## Records for this task
□ □ □

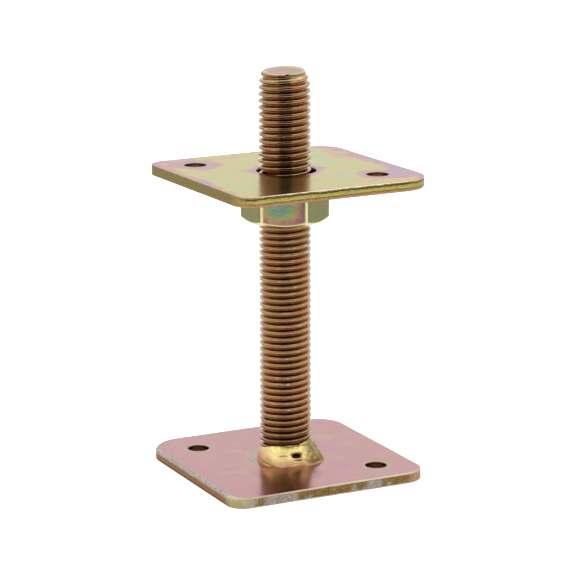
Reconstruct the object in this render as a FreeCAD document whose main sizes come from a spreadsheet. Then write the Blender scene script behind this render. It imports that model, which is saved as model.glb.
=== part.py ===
import FreeCAD, Part
import math
import os
import Sketcher

# Adjustable post base.
#
# A square steel ground plate carries an upright threaded rod, welded on all
# round its foot.  A hexagon nut runs on the rod and carries a second, loose
# square plate on which the timber post stands; the rod passes through a
# clearance hole in that plate.  Turning the nut raises and lowers the plate.
#
# Frame: millimetres, +Z up, origin on the rod's axis at the underside of the
# ground plate, X and Y along the sides of the ground plate.

doc = FreeCAD.newDocument("adjustable_post_base")

# ---------------------------------------------------------------- dimensions
sheet = doc.addObject("Spreadsheet::Sheet", "Sizes")
ROWS = [
    ("base_side_x", 81.4, "side of the ground plate along X"),
    ("base_side_y", 81.8, "side of the ground plate along Y"),
    ("base_off_x", -0.1, "middle of the ground plate from the rod's axis, along X"),
    ("base_off_y", 0.6, "middle of the ground plate from the rod's axis, along Y"),
    ("base_thick", 4.0, "thickness of the ground plate"),
    ("base_corner_front", 6.8, "corner radius of the ground plate at -X -Y"),
    ("base_corner_right", 9.4, "corner radius of the ground plate at +X -Y"),
    ("base_corner_back", 10.7, "corner radius of the ground plate at +X +Y"),
    ("base_corner_left", 13.2, "corner radius of the ground plate at -X +Y"),
    ("base_roll", 0.8, "rolled-over upper edge of the punched ground plate"),
    ("base_left_x", -25.25, "left fixing hole of the ground plate, along X"),
    ("base_left_y", 25.2, "left fixing hole of the ground plate, along Y"),
    ("base_right_x", 25.55, "right fixing hole of the ground plate, along X"),
    ("base_right_y", -25.4, "right fixing hole of the ground plate, along Y"),
    ("top_side_x", 80.8, "side of the post plate along X"),
    ("top_side_y", 81.2, "side of the post plate along Y"),
    ("top_off_x", 0.8, "middle of the post plate from its rod hole, along X"),
    ("top_off_y", -0.5, "middle of the post plate from its rod hole, along Y"),
    ("top_thick", 3.9, "thickness of the post plate"),
    ("top_corner_front", 6.6, "corner radius of the post plate at -X -Y"),
    ("top_corner_right", 13.3, "corner radius of the post plate at +X -Y"),
    ("top_corner_back", 9.2, "corner radius of the post plate at +X +Y"),
    ("top_corner_left", 7.8, "corner radius of the post plate at -X +Y"),
    ("top_roll", 0.4, "rolled-over upper edge of the punched post plate"),
    ("top_left_x", -25.25, "left fixing hole of the post plate, along X"),
    ("top_left_y", 25.7, "left fixing hole of the post plate, along Y"),
    ("top_right_x", 25.4, "right fixing hole of the post plate, along X"),
    ("top_right_y", -24.0, "right fixing hole of the post plate, along Y"),
    ("base_hole_dia", 8.05, "diameter of the two fixing holes in the ground plate"),
    ("top_hole_dia", 8.4, "diameter of the two fixing holes in the post plate"),
    ("hole_roll", 0.25, "rolled-over upper edge of the fixing holes"),
    ("centre_dia", 22.4, "clearance hole for the rod in the post plate"),
    ("centre_roll", 0.45, "rolled-over upper edge of the clearance hole"),
    ("rod_dia", 19.7, "outside diameter of the rod over its thread crests"),
    ("rod_length", 149.6, "length of the rod"),
    ("rod_tip_dia", 15.2, "flat end of the rod inside its chamfer"),
    ("rod_tip_long", 3.8, "height of the chamfer at the rod's end"),
    ("rod_foot", 0.6, "chamfer at the rod's welded foot"),
    ("thread_pitch", 2.5, "pitch of the rod's thread"),
    ("nut_flats", 29.7, "nut across flats"),
    ("nut_high", 15.2, "height of the nut"),
    ("nut_corner", 3.0, "rounding of the nut's six corners"),
    ("nut_face_dia", 28.2, "circle left by the nut's chamfers on each end"),
    ("nut_cham_deg", 30.0, "angle of the nut's chamfers"),
    ("nut_bore_dia", 19.8, "bore of the nut, a running fit on the rod"),
    ("nut_sink", 0.9, "countersink at each end of the nut's bore"),
    ("nut_turn_deg", 2.4, "turn of the nut as it stands"),
    ("plate_up", 115.7, "upper face of the post plate as it stands"),
    ("top_turn_deg", 1.7, "turn of the post plate as it stands"),
    ("top_play_x", 0.54, "side play of the loose post plate on the rod, along X"),
    ("top_play_y", -0.27, "side play of the loose post plate on the rod, along Y"),
    ("weld_high", 7.3, "height of the weld bead on its low side"),
    ("weld_foot_dia", 26.2, "diameter of the weld bead on the ground plate"),
    ("weld_waist_dia", 25.6, "diameter of the weld bead at a third of its height"),
    ("weld_crown_dia", 23.2, "diameter of the weld bead at two thirds"),
    ("weld_lip_dia", 20.6, "diameter of the weld bead where it ends on the rod"),
    ("weld_off_x", 1.05, "the bead's foot sits off the rod's axis, along X"),
    ("weld_off_y", -2.0, "the bead's foot sits off the rod's axis, along Y"),
    ("weld_tilt_deg", 6.0, "tilt of the bead's lip, which climbs to one side"),
]
for number, (alias, value, note) in enumerate(ROWS, start=1):
    sheet.set("A%d" % number, note)
    sheet.set("B%d" % number, repr(value))
    sheet.setAlias("B%d" % number, alias)
doc.recompute()


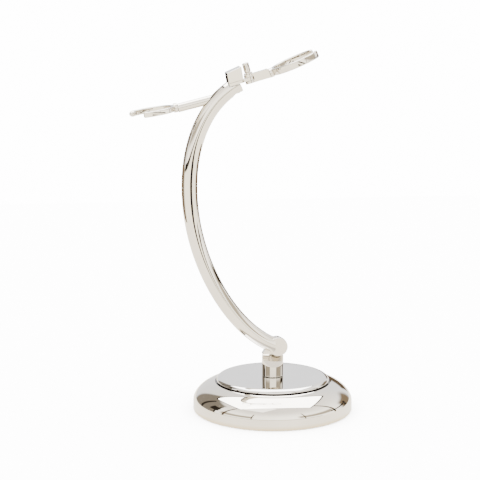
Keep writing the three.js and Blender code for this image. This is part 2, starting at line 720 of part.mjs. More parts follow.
function rightArm() {
  const lug = PIVOT_LUG_RADIUS;
  const { start, middle, end, past } = ARM_FLARE;
  const shape = new THREE.Shape();
  const neck = Math.asin(ARM_HALF_WIDTH / lug);
  shape.absarc(0, 0, lug, neck, 2 * Math.PI - neck, false);
  shape.lineTo(start, -ARM_HALF_WIDTH);
  shape.quadraticCurveTo(middle, -ARM_HALF_WIDTH, end, -ARM_END_HALF_WIDTH);
  shape.lineTo(past, -ARM_END_HALF_WIDTH);
  shape.lineTo(past, ARM_END_HALF_WIDTH);
  shape.lineTo(end, ARM_END_HALF_WIDTH);
  shape.quadraticCurveTo(middle, ARM_HALF_WIDTH, start, ARM_HALF_WIDTH);
  const bevel = ARM_BEVEL;
  const arm = new THREE.ExtrudeGeometry(shape, {
    depth: 2 * (ARM_HALF_HEIGHT - bevel),
    bevelEnabled: true,
    bevelThickness: bevel,
    bevelSize: bevel,
    bevelOffset: -bevel,
    bevelSegments: 1,
    curveSegments: 8,
  }).translate(0, 0, bevel - ARM_HALF_HEIGHT);
  const slotHalf = PIVOT_PLATE_HALF + GAP;
  const slot = cylinder(lug + ARM_SLOT_CLEARANCE, -slotHalf, slotHalf);
  const bore = cylinder(PIVOT_RADIUS + GAP, -5, 5, SMALL_ROUND);
  const endCutters = armEndCutters(RIGHT_RING, rightRingFrame).map((cutter) => into(headFrame, cutter));
  return cut(arm, slot, bore, ...endCutters);
}

function thumbScrew() {
  const edge = 0.45;
  const chamfer = 0.2;
  const shankEnd = 0.2 - ARM_HALF_HEIGHT;
  return turned([
    [0, shankEnd],
    [PIVOT_RADIUS, shankEnd],
    [PIVOT_RADIUS, THUMB_BOTTOM_Z],
    [THUMB_RADIUS - chamfer, THUMB_BOTTOM_Z],
    [THUMB_RADIUS, THUMB_BOTTOM_Z + chamfer],
    ...arcPoints(THUMB_RADIUS - edge, THUMB_TOP_Z - edge, edge, edge, 0, Math.PI / 2, 3),
    [0, THUMB_TOP_Z],
  ], SMALL_ROUND);
}

function thumbWasher() {
  const bottom = ARM_HALF_HEIGHT + GAP;
  return washer(PIVOT_RADIUS + GAP, THUMB_WASHER_RADIUS, bottom, THUMB_WASHER_TOP_Z, SMALL_ROUND);
}

function buildHead() {
  headFrame.add(
    piece('head_block', headBlock(), 'nickel'),
    piece('pivot_plate', pivotPlate(), 'nickel'),
    piece('head_screw', headScrew(), 'steel'),
    piece('right_arm', rightArm(), 'nickel'),
    piece('thumb_screw', thumbScrew(), 'nickel'),
    piece('thumb_washer', thumbWasher(), 'nickel'),
  );
  return headFrame;
}

function buildStem() {
  const stem = new THREE.Group();
  leftArmFrame.add(piece('left_arm', leftArm(), 'nickel'));
  leftForkFrame.add(
    piece('left_fork', joined(openRing(LEFT_FORK), endLobe(LEFT_FORK)), 'nickel'),
    piece('left_fork_screw', ringScrew(LEFT_FORK), 'steel'),
  );
  rightRingFrame.add(
    piece('right_ring', openRing(RIGHT_RING), 'nickel'),
    piece('right_ring_screw', ringScrew(RIGHT_RING), 'steel'),
  );
  stem.add(
    piece('friction_washer', frictionWasher(), 'steel'),
    piece('spring_washer', springWasher(), 'steel'),
    piece('hinge_screw', hingeScrew(), 'steel'),
    piece('curved_stem', curvedStem(), 'nickel'),
    leftArmFrame,
    leftForkFrame,
    buildHead(),
    rightRingFrame,
  );
  return stem;
}

const stand = new THREE.Group();
stand.add(buildBase(), piece('post', post(), 'nickel'), buildStem());

export default stand;
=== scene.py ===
"""Looks of the razor and brush stand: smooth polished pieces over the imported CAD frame.

Shapes are drawn in millimetres in the CAD frame (origin under the base, +Z up, stem in XZ,
front towards -Y) and scaled to metres when their mesh is made.
"""
import math

import bmesh
import bpy
from mathutils import Matrix, Vector


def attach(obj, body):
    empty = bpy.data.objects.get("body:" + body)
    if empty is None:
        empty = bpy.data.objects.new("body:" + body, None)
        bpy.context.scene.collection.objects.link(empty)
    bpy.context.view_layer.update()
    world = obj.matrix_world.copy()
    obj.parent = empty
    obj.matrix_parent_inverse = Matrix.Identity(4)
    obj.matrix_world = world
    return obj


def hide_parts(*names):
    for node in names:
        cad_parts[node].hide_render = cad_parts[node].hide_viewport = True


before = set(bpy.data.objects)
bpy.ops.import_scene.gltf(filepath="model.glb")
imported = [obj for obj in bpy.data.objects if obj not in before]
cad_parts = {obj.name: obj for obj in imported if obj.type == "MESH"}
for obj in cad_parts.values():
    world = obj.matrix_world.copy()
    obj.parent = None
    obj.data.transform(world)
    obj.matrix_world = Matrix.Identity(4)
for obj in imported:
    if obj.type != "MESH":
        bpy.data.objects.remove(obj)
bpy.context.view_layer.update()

MM = 0.001
PI = math.pi

# Dimensions shared with the CAD, in millimetres
GAP = 0.25
BASE_RADIUS = 39.0
RIM_Z = 0.4
WALL_TOP_Z = 5.0
DOME_TOP_Z = 14.3
DOME_TOP_RADIUS = 26.0
DOME_POWER = 1.11
LIP_SPACE = 0.4
LIP_RADIUS = 0.35
LIP_HEIGHT = 0.3
DISC_RADIUS = 27.6
DISC_BOTTOM_Z = 13.6
DISC_TOP_Z = 16.8
CAVITY_RADIUS = 36.8
CAVITY_TOP_Z = 11.0
CAVITY_WALL_Z = 4.6
CAVITY_SHOULDER_RADIUS = 34.6
CAVITY_SHOULDER_Z = 8.2
CAVITY_ROOF_RADIUS = 29.5
NUT_POCKET_RADIUS = 7.5
NUT_POCKET_TOP_Z = 8.4
WEIGHT_BORE_RADIUS = 3.4
NUT_FLATS = 10.0
NUT_BOTTOM_Z = 3.7
NUT_TOP_Z = 6.95
CLAMP_WASHER_RADIUS = 6.6
CLAMP_WASHER_BOTTOM_Z = 7.2
PAD_RADIUS = 36.2
PAD_TOP_Z = 1.05
PLATE_RADIUS = 36.4
PLATE_TOP_Z = 3.1
PLATE_SCREW_CIRCLE = 22.0
PLATE_SCREW_COUNT = 3
PLATE_SCREW_HEAD_RADIUS = 2.5
PLATE_SCREW_HEAD_Z = 1.4
PLATE_SCREW_NECK_Z = 2.55
PLATE_SCREW_RADIUS = 1.5
PLATE_SCREW_TOP_Z = 7.6
SCREW_HOLE_RIM = 3.1
SCREW_HOLE_RADIUS = 1.75
SCREW_HOLE_TOP_Z = 8.2
STUD_RADIUS = 3.0
STUD_END_Z = 4.3
POST_RADIUS = 5.25
POST_FOOT_Z = DISC_TOP_Z + GAP
SHOULDER_Z = 25.3
FACET_FRONT_Z = 22.0
FACET_BACK_Z = 27.4
TANG_FACE_Y = 0.6
TANG_BACK_Y = 4.4
TANG_RADIUS = 3.9
TANG_UNDERCUT = 3.0
REAR_FLAT_DROP = 0.4
ABOVE_POST_Z = 50.0
BESIDE_POST = 20.0
HINGE = (2.4, 31.8)
HINGE_SCREW_RADIUS = 1.5
HINGE_HEAD_RADIUS = 2.9
HINGE_HEAD_HEIGHT = 1.9
HINGE_SHANK_LENGTH = 8.0
HINGE_SOCKET_RADIUS = 1.3
HINGE_SOCKET_DEPTH = 1.2
HINGE_BORE_FRONT_Y = -2.75
SPRING_WASHER_SPACE = 1.15
SPRING_WASHER_BACK = 0.9
SPRING_WASHER_RADIUS = 3.2
FRICTION_WASHER_RADIUS = 3.6
FRICTION_WASHER_FRONT_Y = -0.1
EYE_RADIUS = 4.6
EYE_FRONT_Y = -3.3
EYE_BACK_Y = -0.35
LAP_RADIUS = 8.9
STEM_RADIUS = 3.85
STEM_ROOT_X = 0.9
STEM_OUTERMOST = (-40.5, 110.5)
STEM_TOP = (-16.4, 159.95)
STEM_ROOT_RISE = math.radians(14.5)
STEM_TOP_RISE = math.radians(27)
STEM_ROOT_REACH = 19.5
STEM_LOWER_REACH = 39.0
STEM_UPPER_REACH = 22.0
STEM_TOP_REACH = 18.2
HEAD = (-11.6, 162.2)
HEAD_RISE = math.radians(16)
ROOT_CUT_BOTTOM_Z = 20.0
ROOT_CUT_TOP_Z = 45.0
HEAD_REACH = 10.0
BLOCK_HALF_DEPTH = 5.0
BLOCK_LEFT = -10.6
BLOCK_RIGHT = -3.4
BLOCK_BOTTOM = 0.95
BLOCK_TOP_LEFT = (-10.1, 6.0)
BLOCK_TOP_RIGHT = (-2.7, 7.0)
PLATE_HALF = 0.7
PIVOT_PLATE_WIDTH = 6.4
LUG_RADIUS = 2.35
HEAD_SCREW_X = -7.8
HEAD_SCREW_RADIUS = 1.25
HEAD_SCREW_TIP_Z = 4.5
HEAD_SCREW_HEAD_RADIUS = 2.0
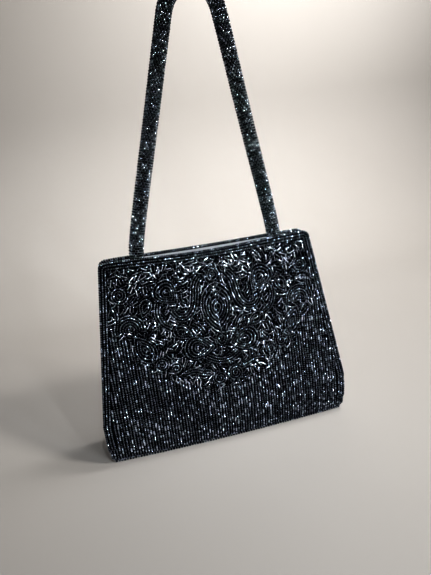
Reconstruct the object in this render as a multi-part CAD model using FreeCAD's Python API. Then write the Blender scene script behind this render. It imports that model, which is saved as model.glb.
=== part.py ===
import FreeCAD, Part
import math
import os

# Evening bag: two stiffened beaded walls on a beaded base tray, satin gussets folded inwards,
# a recessed zip between the walls, and a beaded tube handle sewn in behind the front rim.
# Millimetres. Origin at the middle of the base, +Z up, front wall towards -Y, +X to its right.

V = FreeCAD.Vector
os.makedirs("parts", exist_ok=True)

# ---------------------------------------------------------------- driving dimensions
RIM_Z = 163.5                # top of the bead line on both rims
TOP_HALF_WIDTH = 84.0        # half the width at the rim
WIDE_HALF_WIDTH = 103.6      # half the width at the widest level
BASE_HALF_WIDTH = 100.5      # half the length of the flat base
MOUTH_SPARE = 4.1            # half depth of the mouth, outside, beyond the handle's radius
WIDE_HALF_DEPTH = 23.5       # half the depth at the widest level
BASE_HALF_DEPTH = 18.5       # half the width of the flat base
WIDE_Z = 36.0                # level where the bag is widest
WALL_BOW = 3.0               # how far each wall bows out between its two side edges
BASE_ROUNDING = 4            # power of the curve from the flat base up to the widest level

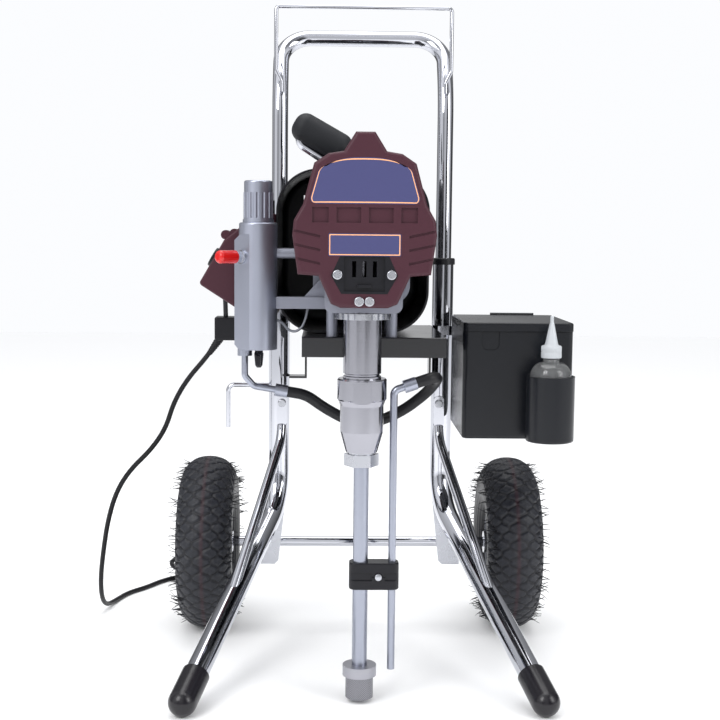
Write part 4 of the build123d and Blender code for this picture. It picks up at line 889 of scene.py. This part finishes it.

□ □ □

## Short exercise
Report only the number of lines in the records that include the word "None".

## Exercise solution
3